SLACK TO SHAPE THE WORLD
At the same
time, Ran recognizes (although he does not explain) a
preference to have the world operate naturally (I
personally think that that would be because people are
able to see order in a naturally-run world, and that
order can, if analyzed correctly, teach them how to
partner with God in Creation; a supernatural world
leaves no room for humans, who are out of their league
instantly once the rules of nature are abrogated. But
that is a topic for a different time).
That
preference led to several of the ideas that came up in
the derasha. First, I think it explains why
God would heed Moshe’s resistance and bring Aaron on
board, even giving the High Priest a continuing
predictive function. To the extent that God wants
people to have input into the running of the world,
they must be able to make mistakes as well. While God
would have “preferred” that Moshe do the whole thing
(perhaps because it would ensure that the miraculous
underpinnings of the Exodus and the Torah would be all
that much clearer), He acceded to Moshe’s desire for
help.
Similarly, God
gives people the right to shape halakhah, as
long as they are doing their best to reach the
objective truth. Even where they recognize that
someone else got it better, their job is to follow
procedure, since that fulfills God’s higher goal,
giving people the ability to partner in how the world
runs.
Finally, I
think God’s preference for minimal interference
explains Ran’s idea of general as opposed to
individual providence. While saving the Jews from the
plague because of smears of blood was clearly
supernatural, it was less so than saving each
individual Jew as he or she walked around outside
where plague swirled.
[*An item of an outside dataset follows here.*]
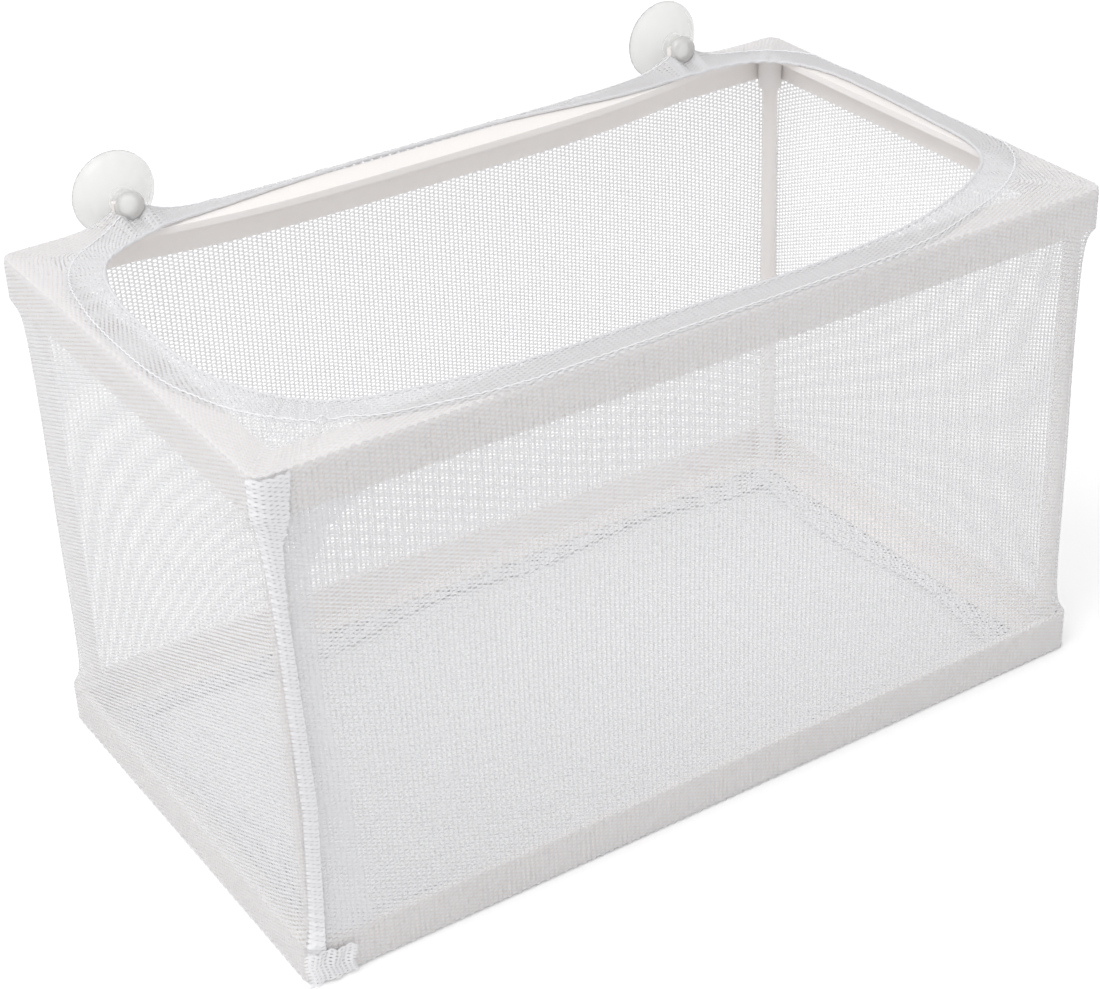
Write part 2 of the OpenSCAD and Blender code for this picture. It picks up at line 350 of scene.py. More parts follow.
def knit(columns, rows, closed=False, strand=STRAND):
    """The net's points on the flat, as (column, row, knot corner) arrays u
    and v in mm, and the faces. A hole's centre is u = column * PITCH_U and
    v = row * PITCH_V, half a row higher in odd columns. Its left knot is at
    u - PITCH_U / 3 and its right knot at u + PITCH_U / 3, both half a row
    above the centre. A closed knit joins its last column to its first.
    Returns u, v, and the quads and the triangles with their columns."""
    i, j = np.meshgrid(np.arange(columns), np.arange(rows), indexing="ij")
    u0 = i * PITCH_U
    v0 = j * PITCH_V + (i % 2) * PITCH_V / 2 + PITCH_V / 2
    du, dv = knot(strand).T
    u = np.concatenate([u0[..., None] - PITCH_U / 3 + du, u0[..., None] + PITCH_U / 3 - du], axis=-1)
    v = np.concatenate([v0[..., None] + dv, v0[..., None] + dv], axis=-1)

    def faces(*corners):
        """Faces whose corners are given as (column, row, knot corner)."""
        numbers = [(a * rows + b) * 6 + k for a, b, k in corners]
        return np.stack(numbers, axis=-1).reshape(-1, len(corners))

    column = i.ravel()
    quads, owners = [faces((i, j, 0), (i, j, 2), (i, j, 5), (i, j, 3))], [column]
    for rise in (0, 1):
        # the strand from a right knot down or up to the next column's left knot
        i2 = (i + 1) % columns if closed else i + 1
        j2 = j + (i % 2) - 1 + rise
        inside = ((i2 < columns) & (j2 >= 0) & (j2 < rows)).ravel()
        if rise:
            slant = faces((i, j, 4), (i2, j2, 2), (i2, j2, 1), (i, j, 3))
        else:
            slant = faces((i, j, 5), (i2, j2, 1), (i2, j2, 0), (i, j, 4))
        quads.append(slant[inside])
        owners.append(column[inside])
    left, right = faces((i, j, 0), (i, j, 1), (i, j, 2)), faces((i, j, 3), (i, j, 5), (i, j, 4))
    tris = np.concatenate([left, right])
    return u, v, (np.concatenate(quads), np.concatenate(owners)), (tris, np.concatenate([column, column]))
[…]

So, too, were providence to
extend to each individual exactly as deserved, the
world would be somewhat fairer, but less open to laws,
regularity, and therefore to human input and
understanding.
We now, then,
have a much better picture of Ran’s world, of the role
of miracles, of the need to balance natural and
supernatural, and of the delicate game God plays
between reaching objectively good goals and leaving
room for people to come as close to those goals as
they can, within the limits of their procedures and
capabilities.
If I may
stray from the Ran for a second, much of that lesson
comes up in the Purim holiday as well, where people
managed to enlist God’s aid and to produce salvation
for the nation without direct recourse to the
miraculous. Shabbat Shalom and Purim Sameah.